The Cubs might contend this year, but it’s more likely they will just fall short. With their slew of hitting prospects and already respectable pitching staff, it is reasonable to expect the club to contend for years to come. Ideally, Kris Bryant is an integral part of that anticipated run.  

If the Cubs wait 12 days into the 2015 season to call up Bryant, he would finish 2015 with less than one year of service time, 171 days total. Bryant is not currently on the Cubs’ 40-man roster. So technically, if he starts the year in the minors, he is not “optioned” there, he is just “assigned” to minor-league camp.

In Major League Baseball, if a player is optioned to the minor leagues and recalled in less than 20 days, he does not use an option. He also accrues all of that service time retroactively. If Bryant were on the 40-man roster, the Cubs would actually have to wait 21 days into the season to call him up without the possibility that he accrues a full year of service time in 2015.

So, can the Cubs afford to wait until April 17th, or 10 games into the season for the arrival of Kris Bryant?

Probably.

The Atlanta Braves didn’t wait on Jason Heyward in 2010. He made the Opening Day roster and hit a memorable home run in his first at-bat. Heyward has exactly five years of service time and was traded away to the St. Louis Cardinals this off-season with free agency looming after 2015. With a decent year, he could be looking at a Jacoby Ellsbury type seven-year, $153 million contract. I wrote about that here.

But what if the Braves waited 12 days and 10 games to call up Heyward? They won the wild card that year by one game, holding off the San Diego Padres. They went on to lose in the NLDS to the eventual World Series Champion San Francisco Giants three games to one.

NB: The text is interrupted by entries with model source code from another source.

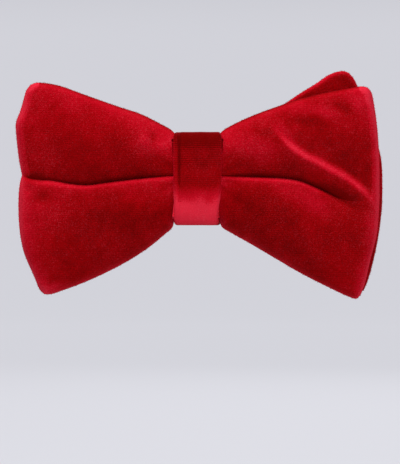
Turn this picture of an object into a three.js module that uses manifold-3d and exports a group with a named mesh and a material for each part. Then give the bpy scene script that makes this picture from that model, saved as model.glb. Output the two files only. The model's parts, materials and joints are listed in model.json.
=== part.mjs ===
// A ready-tied velvet bow tie on an adjustable satin neckband with a hook, an eye and a slide.
// Millimetres. The origin is the centre of the knot's flat back, +X is to the right of someone who
// faces the wearer, +Y points back through the neck and +Z is up.
import * as THREE from "three";
import { mergeVertices } from "three/addons/utils/BufferGeometryUtils.js";
import Module from "manifold-3d";

const wasm = await Module();
wasm.setup();

// ---- Driving dimensions ----
const CLOTH_GAP = 0.3; // between layers that lie on each other
const THREAD = 0.25; // radius of sewing thread
const STITCH_GAP = 0.1; // between a stitch and the cloth it lies on

// The knot: a velvet wrap with a lining strip inside it.
const KNOT = {
  width: 16,
  height: 31.4,
  depth: 22.2,
  wall: 1.5,
  lining: 0.5,
  liningInset: 2,
  frontRound: 4,
  backRound: 3,
};
const SEAM_GROOVE = { z: -9, height: 1.8, depth: 1 }; // where the wrap's ends meet, at the back

// The bows are stacked behind the knot's front: depths of each layer, front and back, along Y.
const WAIST = { halfWidth: 9.2, halfHeight: 11.8 };
const FRONT_BOW = {
  face: [-18.5, -11.6],
  crown: 1.5,
  recess: -13.1,
  interlining: [-12.8, -11.9],
  back: [-11.3, -9.9],
};
const BACK_BOW = {
  face: [-9.5, -7.1],
  crown: 0.8,
  recess: -8.3,
  interlining: [-8, -7.4],
  back: [-6.8, -5.4],
};
const RECESS_INSET = 2.25; // the interlining's pocket, in from the outline
const INTERLINING_INSET = 2.6;
const PLEAT = { depth: 4.6, halfWidth: 2.6 }; // the fold across each front wing

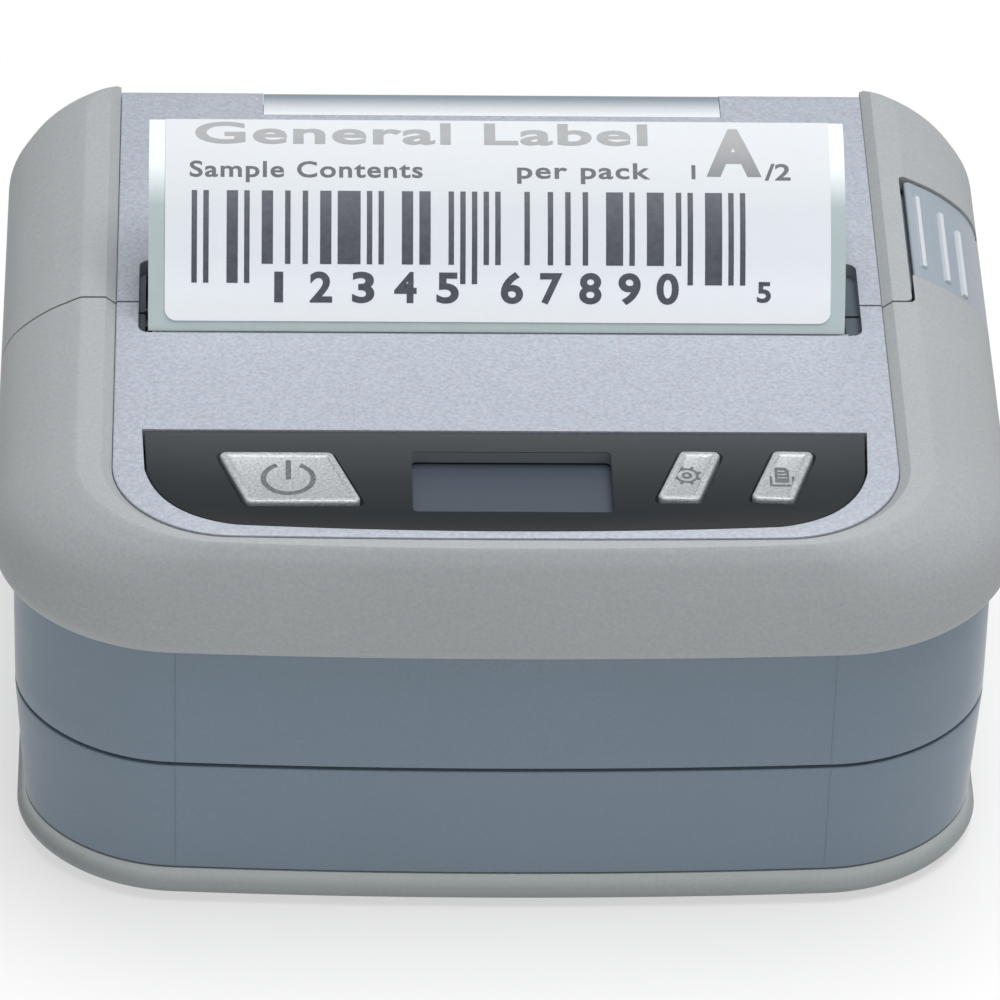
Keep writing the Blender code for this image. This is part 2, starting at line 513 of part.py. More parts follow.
outer, innr = lid_line(0.0), lid_line(DECK_T)
lid = place("lid_panel", bm_prism(outer + innr[::-1], -SIL_A, SIL_A, "x"), "deck_silver", HINGE)
cut(lid, bm_prism(rounded([(-SLOT_A, -9.0), (SLOT_A, -9.0), (SLOT_A, SLOT_Y1), (-SLOT_A, SLOT_Y1)], 1.2, 3), 40, 60))
for s in (-1, 1):
    k0, k1 = sorted((s * KN[0], s * KN[1]))
    cut(lid, bm_box(k0 - 0.35, k1 + 0.35, 43.0, 50.0, 30.0, 37.8))
    l0, l1 = sorted((s * KL[0], s * KL[1]))
    join(lid, bm_prism(circle(AX_Y, AX_Z, 1.7, 16), l0, l1, "x"))
    cut(lid, bm_prism(circle(AX_Y, AX_Z, 1.0, 12), l0 - 1, l1 + 1, "x"))
    place(("hinge_pin_left", "hinge_pin_right")[s > 0], bm_prism(circle(AX_Y, AX_Z, 0.75, 12), min(s * 19.4, s * 36.2), max(s * 19.4, s * 36.2), "x"), "steel")
WIN_A, WIN_Y = 26.5, 40.2
pocket = lid_line(-1.0, WIN_Y, 40.0) + lid_line(1.3, WIN_Y, 40.0)[::-1]
cut(lid, bm_prism(pocket, -WIN_A, WIN_A, "x"))
win = lid_line(0.25, WIN_Y + 0.2, 40.2) + lid_line(1.05, WIN_Y + 0.2, 40.2)[::-1]
place("lid_window", bm_prism(win, -WIN_A + 0.2, WIN_A - 0.2, "x"), "window_smoke", HINGE)

cheek = [(1.15, 39.2), (6.2, 39.2), (8.4, 41.0), (8.4, 44.6), (43.0, 44.6), (43.0, 45.9), (10.9, 45.9), (8.6, 45.9), (2.9, 45.9), (2.1, 44.6), (1.55, 43.0), (1.3, 41.5)]
frame = place("lid_frame", bm_prism(cheek, -42.5, -41.0, "x"), "inner_black", HINGE)
join(frame, bm_prism(cheek, 41.0, 42.5, "x"), bm_box(-41.5, 41.5, 12.0, 43.0, 45.1, 45.9))
cut(frame, bm_prism(circle(PLAT_Y, PLAT_Z, 1.8, 14), -50, 50, "x"))
cut(frame, bm_box(-30.0, 30.0, 16.0, 38.0, 40.0, 50.0))
# catch tab that the latch hook holds
join(frame, bm_box(42.0, 46.9, 18.0, 26.0, 44.8, 45.9))
join(frame, bm_prism([(45.5, 46.9), (40.8, 46.9), (40.8, 45.9), (41.2, 45.4), (41.7, 45.4), (41.7, 46.2), (45.5, 46.2)], 18.0, 26.0, "y"))

# ---- latch ----
LT = (50.0, 20.0, 43.0)


def latch_section(drop):
    """Cross-section (x, z) of the latch cap following the ring slope, lowered by drop."""
    line = [(a, z) for z, a, *_ in RING if 40.9 < z]
    line = [(46.9, 49.1 - 0.35)] + [(x - 0.0, z - 0.0) for x, z in sorted(line)[1:]]
    return [(x - drop * 0.55, z - drop) for x, z in line]


sec_o = latch_section(0.25)
sec_o = [(46.85, 48.3), (47.0, 48.47), (47.4, 48.5)] + [p for p in sec_o if p[0] > 47.6]
sec_i = [(x - 1.3, z - 1.5) for x, z in sec_o]
sec_i[:3] = [(46.85, 46.5), (46.95, 46.5), (47.05, 46.5)]
cap = place("latch_button", bm_prism([(z, x) for x, z in sec_o + sec_i[::-1]], LATCH_Y0, LATCH_Y1, "y"), "latch_grey", LT)
cut(cap, bm_box(50.0, 60.0, 0.0, 40.0, 36.0, 40.7))
# three grip ribs running front to rear, and the inner stem
line = sec_o


def on_line(u):
    """Point at fraction u of the section's length, with its outward normal."""
    d = [0.0]
    for p, q in zip(line, line[1:]):
        d.append(d[-1] + math.hypot(q[0] - p[0], q[1] - p[1]))
    t = u * d[-1]
    for k in range(len(line) - 1):
        if t <= d[k + 1] or k == len(line) - 2:
            f = (t - d[k]) / (d[k + 1] - d[k])
            p, q = line[k], line[k + 1]
            x, z = p[0] + f * (q[0] - p[0]), p[1] + f * (q[1] - p[1])
            l = math.hypot(q[0] - p[0], q[1] - p[1])
            return x, z, -(q[1] - p[1]) / l, (q[0] - p[0]) / l


for u in (0.26, 0.50, 0.74):
    x, z, nx, nz = on_line(u)
    tx, tz = nz, -nx
    w, h = 0.42, 0.55
    q = [(x - w * tx - 0.5 * nx, z - w * tz - 0.5 * nz), (x + w * tx - 0.5 * nx, z + w * tz - 0.5 * nz),
         (x + 0.6 * w * tx + h * nx, z + 0.6 * w * tz + h * nz), (x - 0.6 * w * tx + h * nx, z - 0.6 * w * tz + h * nz)]
    join(cap, bm_prism([(b, a) for a, b in q], LATCH_Y0 + 1.2, LATCH_Y1 - 1.2, "y"))
join(cap, bm_box(48.6, 50.0, 17.0, 26.4, 38.6, 46.4))
hook = place("latch_hook", bm_prism([(36.9, 48.3), (38.0, 48.3), (38.0, 45.0), (42.0, 45.0), (42.0, 46.0), (42.5, 46.0), (43.4, 45.0), (43.4, 44.1), (36.9, 44.1)], 19.0, 25.0, "y"), "steel", LT)
n_turn, per, wire, cr = 4, 8, 0.25, 1.5
bm = bmesh.new()
rows = []
for i in range(n_turn * per + 1):
    t = 2 * math.pi * i / per
    cx = 44.9 + 3.2 * i / (n_turn * per)
    c = (cx, 22.0 + cr * math.cos(t), 35.2 + cr * math.sin(t))
    row = []
    for k in range(5):
        p = 2 * math.pi * k / 5
        row.append(bm.verts.new((c[0] + wire * math.sin(p), c[1] + wire * math.cos(p) * math.cos(t), c[2] + wire * math.cos(p) * math.sin(t))))
    rows.append(row)
for lo_, hi_ in zip(rows, rows[1:]):
    for k in range(5):
        j = (k + 1) % 5
        bm.faces.new((lo_[k], lo_[j], hi_[j], hi_[k]))
bm.faces.new(rows[0][::-1])
bm.faces.new(rows[-1])
bmesh.ops.recalc_face_normals(bm, faces=bm.faces[:])
place("latch_spring", bm, "steel")
join(cap, bm_box(48.6, 50.0, 19.5, 24.5, 33.2, 39.0))

# ---- electronics and power ----
board = place("main_board", bm_box(-40.0, 40.0, -38.0, -16.0, 24.2, 25.4), "pcb_green")
cut(board, bm_box(-46.0, -22.4, -20.5, -10.0, 20.0, 30.0))
place("main_chip", bm_box(-4.0, 6.0, -32.0, -22.0, 25.6, 27.0), "chip_black")
usb = place("usb_socket", bm_box(45.3, 51.6, 12.6, 21.4, 23.9, 27.1), "steel")
cut(usb, bm_box(46.4, 53.0, 13.2, 20.8, 24.4, 26.6))
join(usb, bm_box(46.0, 50.6, 14.4, 19.6, 25.2, 25.8))
place("battery", bm_prism(rounded([(-36.0, -37.0), (36.0, -37.0), (36.0, -17.0), (-36.0, -17.0)], 3.0, 4), 3.6, 21.6), "battery_blue")
place("battery_cover", bm_box(DOOR[0], DOOR[1], DOOR[2], DOOR[3], 0.6, 2.4), "foot_grey")

# ---- feet and case screws ----
for i, (fx, fy) in enumerate(FEET):
    place(f"rubber_foot_{i + 1}", bm_revolve([(0.0, 3.6), (0.3, 4.0), (1.0, 4.0)], "z", fx, fy, 16), "rubber_black")
for i, (sx, sy) in enumerate(SCREWS):
    s = place(f"case_screw_{i + 1}", bm_revolve([(0.7, 2.3), (1.2, 2.3), (1.2001, 1.1), (2.45, 1.1)], "z", sx, sy, 12), "steel")
    cut(s, bm_box(sx - 1.4, sx + 1.4, sy - 0.25, sy + 0.25, 0.0, 0.95), bm_box(sx - 0.25, sx + 0.25, sy - 1.4, sy + 1.4, 0.0, 0.95))
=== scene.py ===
"""Looks of the portable thermal label printer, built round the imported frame.

Lengths in the geometry helpers are millimetres measured from the middle of the case; Y_SHIFT moves them to the row frame.
"""

import json
import math

import bmesh
import bpy
import numpy as np
from mathutils import Matrix, Vector

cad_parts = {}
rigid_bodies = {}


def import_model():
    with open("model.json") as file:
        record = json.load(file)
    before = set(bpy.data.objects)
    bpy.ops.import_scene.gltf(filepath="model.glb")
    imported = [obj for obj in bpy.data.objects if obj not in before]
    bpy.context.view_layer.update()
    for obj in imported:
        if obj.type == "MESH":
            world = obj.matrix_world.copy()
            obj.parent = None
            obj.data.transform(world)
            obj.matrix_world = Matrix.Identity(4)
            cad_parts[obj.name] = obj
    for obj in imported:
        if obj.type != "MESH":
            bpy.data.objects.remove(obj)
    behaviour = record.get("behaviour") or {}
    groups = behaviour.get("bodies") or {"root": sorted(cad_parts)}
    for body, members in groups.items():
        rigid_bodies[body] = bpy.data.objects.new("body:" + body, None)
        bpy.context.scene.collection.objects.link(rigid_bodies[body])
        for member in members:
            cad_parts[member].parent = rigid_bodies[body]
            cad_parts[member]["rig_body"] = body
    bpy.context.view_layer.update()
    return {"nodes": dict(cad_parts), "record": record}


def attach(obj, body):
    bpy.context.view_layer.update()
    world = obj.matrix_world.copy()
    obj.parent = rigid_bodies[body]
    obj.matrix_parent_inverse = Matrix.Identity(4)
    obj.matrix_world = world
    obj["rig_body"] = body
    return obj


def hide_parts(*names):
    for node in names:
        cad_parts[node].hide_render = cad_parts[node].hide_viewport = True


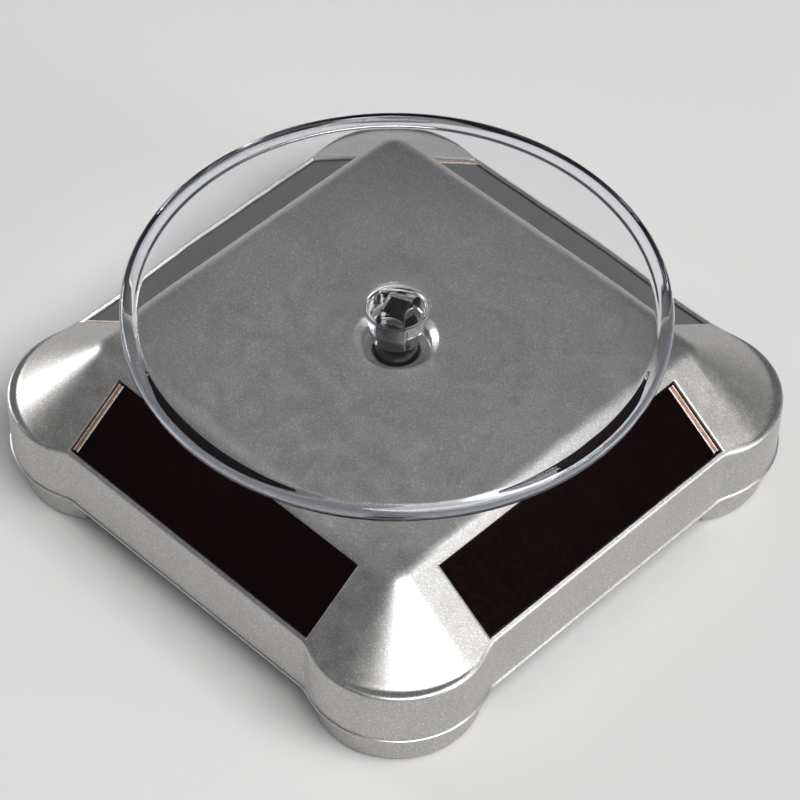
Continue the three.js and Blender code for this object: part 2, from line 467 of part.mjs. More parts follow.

Would they have made the postseason that year without Heyward for those first 10 games? He hit .316 in that span and posted a 1.041 OPS. He also hit three home runs and drove in 12 runs. Did he help the Braves win at least one game, maybe two, in that time that otherwise might have been losses with a lesser right fielder?

Probably.  

If the Braves held back Heyward, he would be two full seasons from free agency right now and probably still with the team in 2015. Worst case scenario, the Braves would have received an even better return for trading two years of player control rather than just one.

So, would Braves fans have preferred that Heyward be held back 11 or 12 days in 2010, knowing that he would still be with team today or at least fetched even more in a trade this winter?

That’s what Cubs fans, and more importantly their front office, have to ask themselves. Kris Bryant April 5th or wait 11 or 12 days and have him under control for seven years?

I hate the manipulation of service time when it works against players. I believe if you’ve earned a spot on a major-league roster, it should be yours. But I also understand this business and the smart play is controlling Kris Bryant for seven years, not six. The Cubs are smart and my money is on Bryant making his major-league debut April 17th at Wrigley Field versus the Padres.

But maybe the more important question is whether construction on the new bleachers will be complete so someone can catch his first home run.